Martin Luther King succeeded in his task, because he convinced his people that dream and reality in their lives had exchanged places!

When I was a child, reality claimed that a Jewish boy could not walk around in the Red Square in Moscow next to the Kremlin while wearing a yarmulke and sporting Pe’ot (sidelocks) and Tzitzit. You could do this only in your dreams. But today, reality allows this, and it is as natural as natural can be.

The Rebbe was a Geulah Jew, and he demanded that everyone who came in contact with him be so too.

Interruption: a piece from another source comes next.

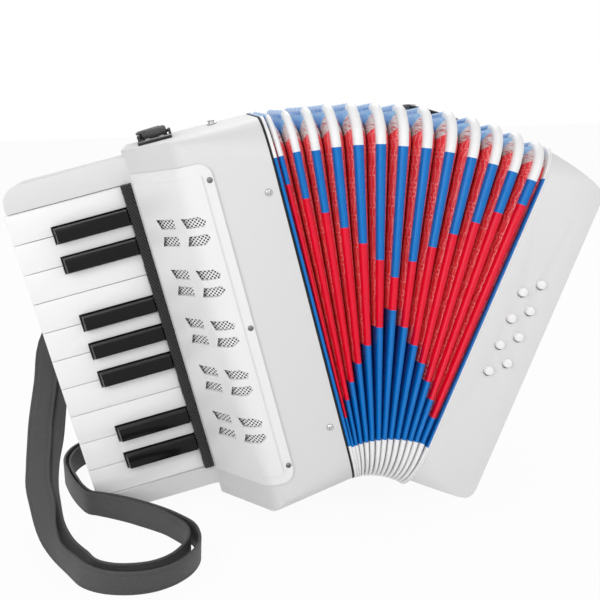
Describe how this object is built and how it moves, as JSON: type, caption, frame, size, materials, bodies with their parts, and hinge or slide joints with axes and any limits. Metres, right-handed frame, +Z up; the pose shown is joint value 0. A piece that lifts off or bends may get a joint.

An ill person will not pray that he feel better, but, rather, he will pray that he will be completely healthy, that the problem should disappear from his life. A person suffering financial difficulties will not just ask for a loan, but will pray to be free of financial limitations altogether. Someone who has marital problems will not just beseech Hashem that he should get through Pesach, or just that there will be a cold peace in the house, something bearable, but he will pray that his life be filled with love and happiness, brotherhood, peace and friendship.

And one who needs to enjoy some Nachat (pleasure) from his children (and who doesn’t?), will not pray for the minimum that seems reasonable to him, but will ask Hashem to grant him the maximum amount of that pleasure!

Pesach, the holiday of redemption and freedom, is coming. Now is the time to take everything one step forward, to go beyond our limitations and constrictions, and leap over them into a redemptional way of thinking. I admit that in order to do so one needs more than a bit of “Jewish Chutzpah”, but it’s worth it.

 

My apologies for writing more than usual this week!